↓

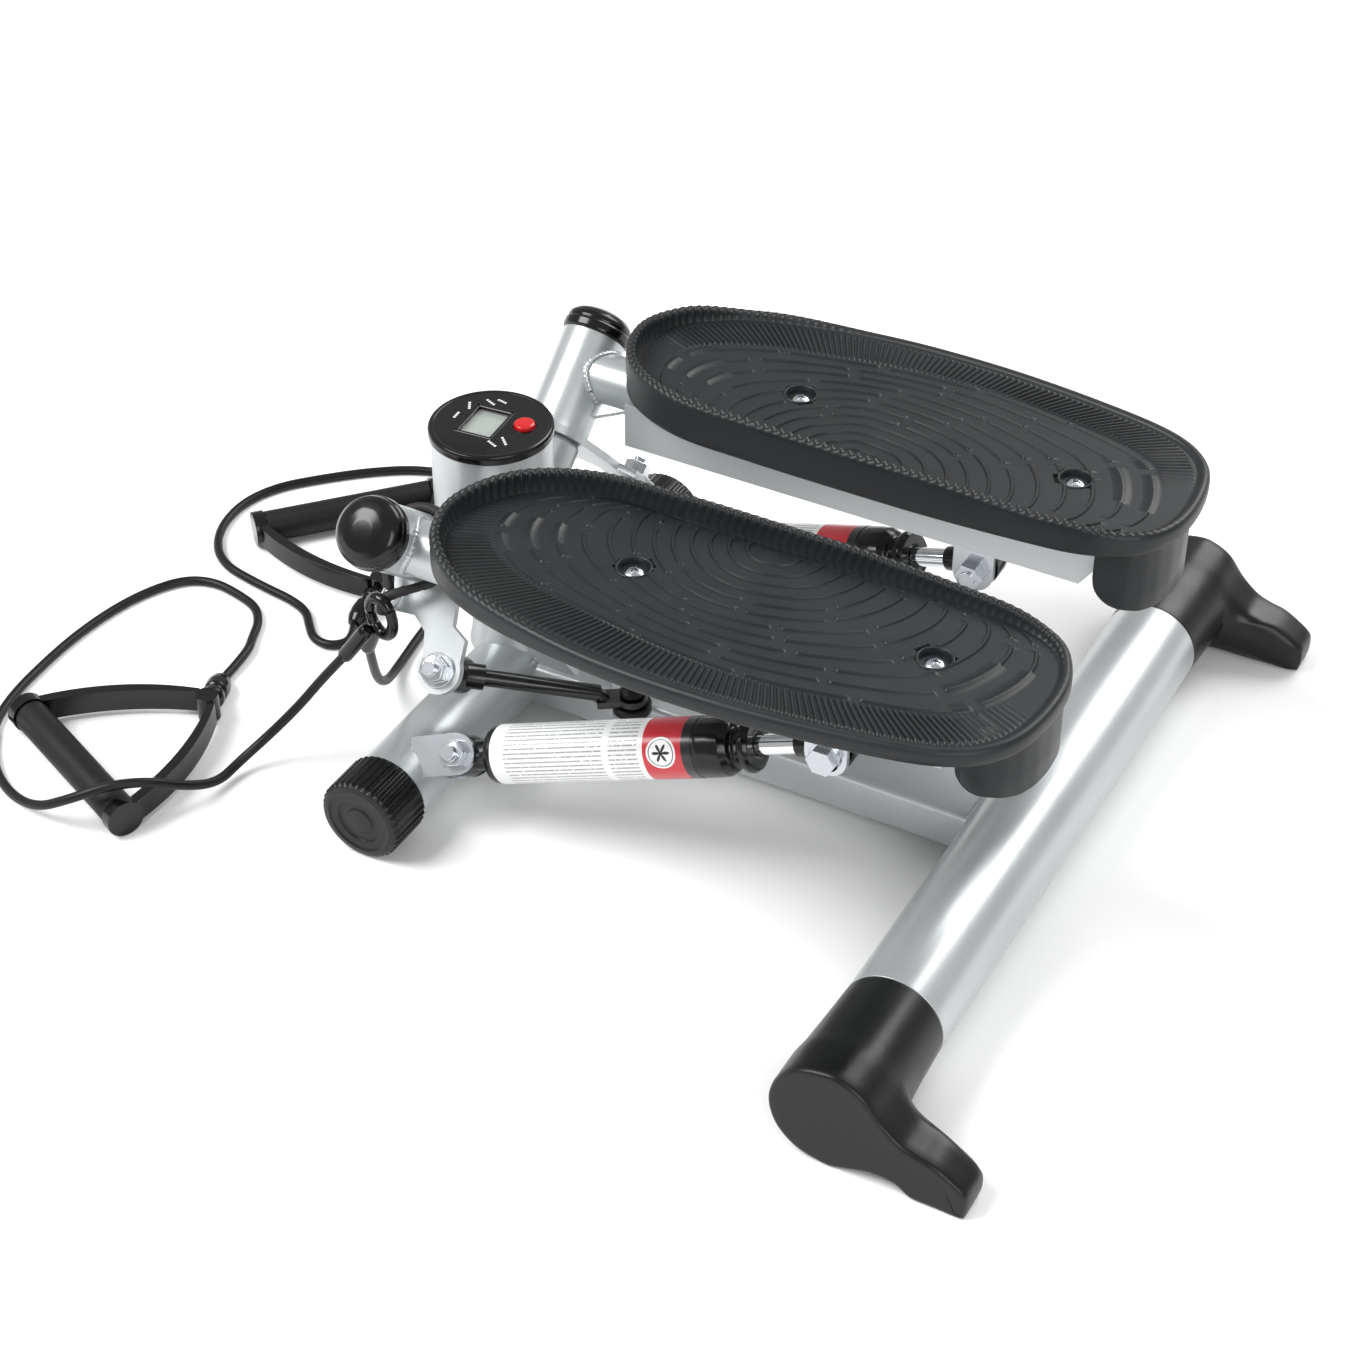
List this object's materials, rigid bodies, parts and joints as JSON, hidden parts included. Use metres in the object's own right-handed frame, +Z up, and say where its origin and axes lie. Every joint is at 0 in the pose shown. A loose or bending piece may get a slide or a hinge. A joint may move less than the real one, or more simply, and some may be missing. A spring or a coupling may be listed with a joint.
{
  "type": "mini swing stepper",
  "caption": "Low exercise stepper whose two footboards swing down and outwards in turn on leaning pivots, with hydraulic dampers, a step counter and elastic arm bands.",
  "frame": {"origin": "floor level, under the centre of the box round everything but the elastic bands, their plugs and hook", "axes": "+X towards the user's right, +Y the way the user faces (towards the counter), +Z up"},
  "size_m": [0.458, 0.6008, 0.1854],
  "materials": {
    "band_rubber": "satin black latex",
    "black_plastic": "glossy black",
    "board_green": "solder mask",
    "bush_bronze": "plain sintered bronze",
    "button_red": "gloss red",
    "cap_plastic": "semi-gloss black",
    "cell_steel": "nickel",
    "chrome": "polished hard chrome",
    "damper_paint": "gloss black with a printed label",
    "grip_foam": "matte black",
    "lcd_grey": "grey green",
    "lens_clear": "clear",
    "pedal_plastic": "moulded, fine grain, dark slate grey",
    "silver_paint": "satin light silver paint",
    "webbing": "woven black",
    "zinc": "bright zinc plate"
  },
  "bodies": {
    "frame": {"rear_tube": "silver_paint", "front_tube": "silver_paint", "main_beam": "silver_paint", "centre_post": "silver_paint", "support_column": "silver_paint", "rear_caps": "cap_plastic", "front_caps": "cap_plastic", "post_gussets": "silver_paint", "pivot_shaft_left": "zinc", "pivot_shaft_right": "zinc", "shaft_retainers": "zinc", "damper_brackets": "silver_paint", "bracket_bolts": "zinc", "rocker_pivot": "zinc", "display_cap": "black_plastic", "display_lens": "lens_clear", "lcd_screen": "lcd_grey", "circuit_board": "board_green", "battery_cell": "cell_steel", "handle_bow_left": "black_plastic", "handle_bow_right": "black_plastic", "handle_grips": "grip_foam", "band_left": "band_rubber", "band_right": "band_rubber", "band_plugs": "black_plastic", "band_hook": "zinc", "strap_loop": "webbing"},
    "left_arm": {"pivot_sleeve_left": "silver_paint", "pivot_bushes_left": "bush_bronze", "dome_cap_left": "black_plastic", "lug_plate_left": "silver_paint", "rod_pin_left": "zinc", "stub_tube_left": "silver_paint", "pedal_bar_left": "silver_paint", "pedal_left": "pedal_plastic", "pedal_bolts_left": "zinc", "clevis_left": "zinc", "clevis_pin_left": "zinc"},
    "right_arm": {"pivot_sleeve_right": "silver_paint", "pivot_bushes_right": "bush_bronze", "dome_cap_right": "black_plastic", "lug_plate_right": "silver_paint", "rod_pin_right": "zinc", "stub_tube_right": "silver_paint", "pedal_bar_right": "silver_paint", "pedal_right": "pedal_plastic", "pedal_bolts_right": "zinc", "clevis_right": "zinc", "clevis_pin_right": "zinc"},
    "rocker": {"rocker_arm": "silver_paint", "rocker_pads": "zinc"},
    "tie_rod_left": {"tie_rod_left": "black_plastic"},
    "tie_rod_right": {"tie_rod_right": "black_plastic"},
    "damper_left": {"damper_cylinder_left": "damper_paint", "damper_gland_left": "black_plastic"},
    "damper_right": {"damper_cylinder_right": "damper_paint", "damper_gland_right": "black_plastic"},
    "plunger_left": {"piston_rod_left": "chrome"},
    "plunger_right": {"piston_rod_right": "chrome"},
    "counter_button": {"reset_button": "button_red"}
  },
  "joints": [
    {"name": "left_arm_swing", "type": "hinge", "parent": "frame", "child": "left_arm", "pos_m": [0, 0.08547, 0.0713], "axis": [0.766, 0, -0.6428], "range_deg": [-12, 12]},
    {"name": "right_arm_swing", "type": "hinge", "parent": "frame", "child": "right_arm", "pos_m": [0, 0.08547, 0.0713], "axis": [0.766, 0, 0.6428], "range_deg": [-12, 12]},
    {"name": "rocker_turn", "type": "hinge", "parent": "frame", "child": "rocker", "pos_m": [0, 0.00947, 0.038], "axis": [0, 0, 1], "range_deg": [-14, 14]},
    {"name": "tie_rod_left_turn", "type": "hinge", "parent": "rocker", "child": "tie_rod_left", "pos_m": [-0.035, -0.01453, 0.0488], "axis": [0.1828, 0.1254, -0.9751], "range_deg": [-12, 12]},
    {"name": "tie_rod_right_turn", "type": "hinge", "parent": "rocker", "child": "tie_rod_right", "pos_m": [0.035, -0.01453, 0.0488], "axis": [0.1828, -0.1254, 0.9751], "range_deg": [-12, 12]},
    {"name": "damper_left_tilt", "type": "hinge", "parent": "frame", "child": "damper_left", "pos_m": [-0.1039, 0.04217, 0.0383], "axis": [0.7208, -0.001, -0.6932], "range_deg": [-12.7, 12.7]},
    {"name": "damper_right_tilt", "type": "hinge", "parent": "frame", "child": "damper_right", "pos_m": [0.1039, 0.04217, 0.0383], "axis": [0.7208, 0.001, 0.6932], "range_deg": [-12.7, 12.7]},
    {"name": "plunger_left_slide", "type": "slide", "parent": "damper_left", "child": "plunger_left", "axis": [0.1034, -0.9359, 0.3368], "range_m": [-0.0208, 0.0208]},
    {"name": "plunger_right_slide", "type": "slide", "parent": "damper_right", "child": "plunger_right", "axis": [-0.1034, -0.9359, 0.3368], "range_m": [-0.0208, 0.0208]},
    {"name": "button_press", "type": "slide", "parent": "frame", "child": "counter_button", "axis": [0, 0, -1], "range_m": [0, 0.0015], "stiffness_N_per_m": 600}
  ],
  "couplings": [
    {"joint": "right_arm_swing", "follows": "left_arm_swing", "ratio": -1},
    {"joint": "rocker_turn", "follows": "left_arm_swing", "ratio": -1.1641},
    {"joint": "tie_rod_left_turn", "follows": "left_arm_swing", "ratio": -0.9972},
    {"joint": "tie_rod_right_turn", "follows": "left_arm_swing", "ratio": 0.9972},
    {"joint": "damper_left_tilt", "follows": "left_arm_swing", "ratio": 1.0574},
    {"joint": "damper_right_tilt", "follows": "left_arm_swing", "ratio": -1.0574},
    {"joint": "plunger_left_slide", "follows": "left_arm_swing", "m_per_rad": -0.099227},
    {"joint": "plunger_right_slide", "follows": "left_arm_swing", "m_per_rad": 0.099227}
  ]
}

↑

- _WRITTEN INSTRUCTION_: Take the listing above and write it out again exactly.

- _FINAL RESULT_:
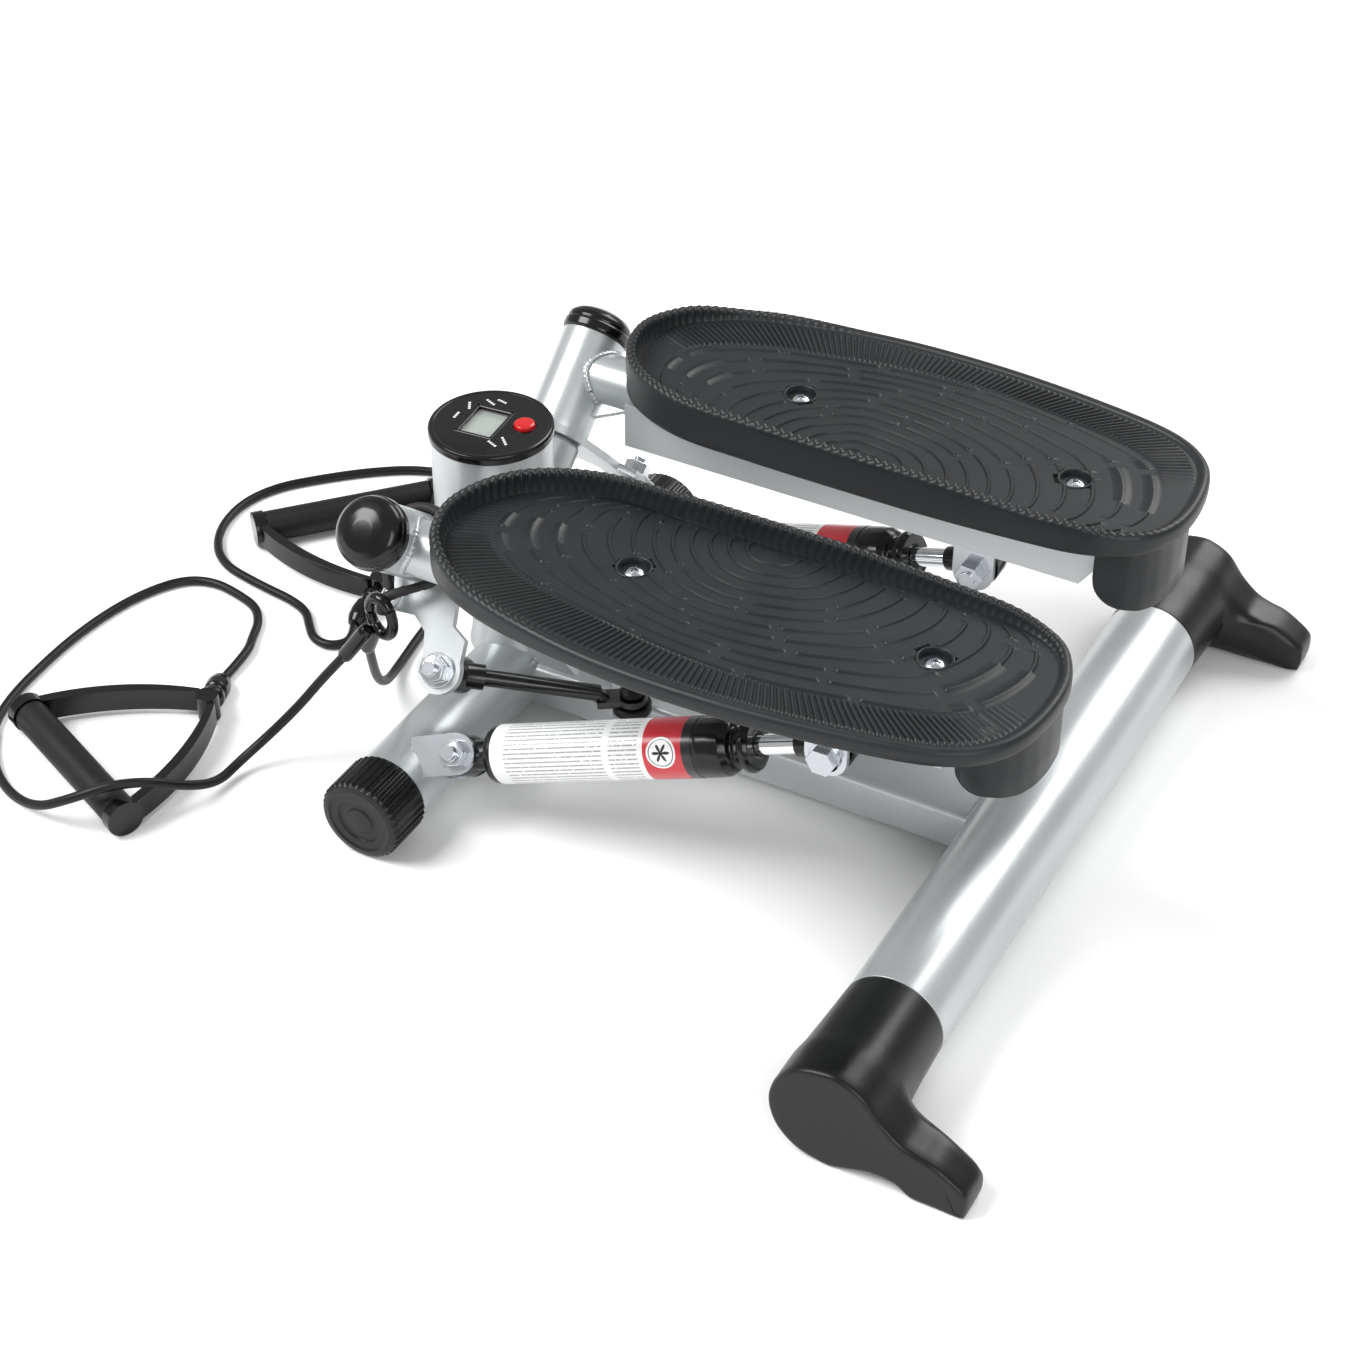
List this object's materials, rigid bodies, parts and joints as JSON, hidden parts included. Use metres in the object's own right-handed frame, +Z up, and say where its origin and axes lie. Every joint is at 0 in the pose shown. A loose or bending piece may get a slide or a hinge. A joint may move less than the real one, or more simply, and some may be missing. A spring or a coupling may be listed with a joint.
{
  "type": "mini swing stepper",
  "caption": "Low exercise stepper whose two footboards swing down and outwards in turn on leaning pivots, with hydraulic dampers, a step counter and elastic arm bands.",
  "frame": {"origin": "floor level, under the centre of the box round everything but the elastic bands, their plugs and hook", "axes": "+X towards the user's right, +Y the way the user faces (towards the counter), +Z up"},
  "size_m": [0.458, 0.6008, 0.1854],
  "materials": {
    "band_rubber": "satin black latex",
    "black_plastic": "glossy black",
    "board_green": "solder mask",
    "bush_bronze": "plain sintered bronze",
    "button_red": "gloss red",
    "cap_plastic": "semi-gloss black",
    "cell_steel": "nickel",
    "chrome": "polished hard chrome",
    "damper_paint": "gloss black with a printed label",
    "grip_foam": "matte black",
    "lcd_grey": "grey green",
    "lens_clear": "clear",
    "pedal_plastic": "moulded, fine grain, dark slate grey",
    "silver_paint": "satin light silver paint",
    "webbing": "woven black",
    "zinc": "bright zinc plate"
  },
  "bodies": {
    "frame": {"rear_tube": "silver_paint", "front_tube": "silver_paint", "main_beam": "silver_paint", "centre_post": "silver_paint", "support_column": "silver_paint", "rear_caps": "cap_plastic", "front_caps": "cap_plastic", "post_gussets": "silver_paint", "pivot_shaft_left": "zinc", "pivot_shaft_right": "zinc", "shaft_retainers": "zinc", "damper_brackets": "silver_paint", "bracket_bolts": "zinc", "rocker_pivot": "zinc", "display_cap": "black_plastic", "display_lens": "lens_clear", "lcd_screen": "lcd_grey", "circuit_board": "board_green", "battery_cell": "cell_steel", "handle_bow_left": "black_plastic", "handle_bow_right": "black_plastic", "handle_grips": "grip_foam", "band_left": "band_rubber", "band_right": "band_rubber", "band_plugs": "black_plastic", "band_hook": "zinc", "strap_loop": "webbing"},
    "left_arm": {"pivot_sleeve_left": "silver_paint", "pivot_bushes_left": "bush_bronze", "dome_cap_left": "black_plastic", "lug_plate_left": "silver_paint", "rod_pin_left": "zinc", "stub_tube_left": "silver_paint", "pedal_bar_left": "silver_paint", "pedal_left": "pedal_plastic", "pedal_bolts_left": "zinc", "clevis_left": "zinc", "clevis_pin_left": "zinc"},
    "right_arm": {"pivot_sleeve_right": "silver_paint", "pivot_bushes_right": "bush_bronze", "dome_cap_right": "black_plastic", "lug_plate_right": "silver_paint", "rod_pin_right": "zinc", "stub_tube_right": "silver_paint", "pedal_bar_right": "silver_paint", "pedal_right": "pedal_plastic", "pedal_bolts_right": "zinc", "clevis_right": "zinc", "clevis_pin_right": "zinc"},
    "rocker": {"rocker_arm": "silver_paint", "rocker_pads": "zinc"},
    "tie_rod_left": {"tie_rod_left": "black_plastic"},
    "tie_rod_right": {"tie_rod_right": "black_plastic"},
    "damper_left": {"damper_cylinder_left": "damper_paint", "damper_gland_left": "black_plastic"},
    "damper_right": {"damper_cylinder_right": "damper_paint", "damper_gland_right": "black_plastic"},
    "plunger_left": {"piston_rod_left": "chrome"},
    "plunger_right": {"piston_rod_right": "chrome"},
    "counter_button": {"reset_button": "button_red"}
  },
  "joints": [
    {"name": "left_arm_swing", "type": "hinge", "parent": "frame", "child": "left_arm", "pos_m": [0, 0.08547, 0.0713], "axis": [0.766, 0, -0.6428], "range_deg": [-12, 12]},
    {"name": "right_arm_swing", "type": "hinge", "parent": "frame", "child": "right_arm", "pos_m": [0, 0.08547, 0.0713], "axis": [0.766, 0, 0.6428], "range_deg": [-12, 12]},
    {"name": "rocker_turn", "type": "hinge", "parent": "frame", "child": "rocker", "pos_m": [0, 0.00947, 0.038], "axis": [0, 0, 1], "range_deg": [-14, 14]},
    {"name": "tie_rod_left_turn", "type": "hinge", "parent": "rocker", "child": "tie_rod_left", "pos_m": [-0.035, -0.01453, 0.0488], "axis": [0.1828, 0.1254, -0.9751], "range_deg": [-12, 12]},
    {"name": "tie_rod_right_turn", "type": "hinge", "parent": "rocker", "child": "tie_rod_right", "pos_m": [0.035, -0.01453, 0.0488], "axis": [0.1828, -0.1254, 0.9751], "range_deg": [-12, 12]},
    {"name": "damper_left_tilt", "type": "hinge", "parent": "frame", "child": "damper_left", "pos_m": [-0.1039, 0.04217, 0.0383], "axis": [0.7208, -0.001, -0.6932], "range_deg": [-12.7, 12.7]},
    {"name": "damper_right_tilt", "type": "hinge", "parent": "frame", "child": "damper_right", "pos_m": [0.1039, 0.04217, 0.0383], "axis": [0.7208, 0.001, 0.6932], "range_deg": [-12.7, 12.7]},
    {"name": "plunger_left_slide", "type": "slide", "parent": "damper_left", "child": "plunger_left", "axis": [0.1034, -0.9359, 0.3368], "range_m": [-0.0208, 0.0208]},
    {"name": "plunger_right_slide", "type": "slide", "parent": "damper_right", "child": "plunger_right", "axis": [-0.1034, -0.9359, 0.3368], "range_m": [-0.0208, 0.0208]},
    {"name": "button_press", "type": "slide", "parent": "frame", "child": "counter_button", "axis": [0, 0, -1], "range_m": [0, 0.0015], "stiffness_N_per_m": 600}
  ],
  "couplings": [
    {"joint": "right_arm_swing", "follows": "left_arm_swing", "ratio": -1},
    {"joint": "rocker_turn", "follows": "left_arm_swing", "ratio": -1.1641},
    {"joint": "tie_rod_left_turn", "follows": "left_arm_swing", "ratio": -0.9972},
    {"joint": "tie_rod_right_turn", "follows": "left_arm_swing", "ratio": 0.9972},
    {"joint": "damper_left_tilt", "follows": "left_arm_swing", "ratio": 1.0574},
    {"joint": "damper_right_tilt", "follows": "left_arm_swing", "ratio": -1.0574},
    {"joint": "plunger_left_slide", "follows": "left_arm_swing", "m_per_rad": -0.099227},
    {"joint": "plunger_right_slide", "follows": "left_arm_swing", "m_per_rad": 0.099227}
  ]
}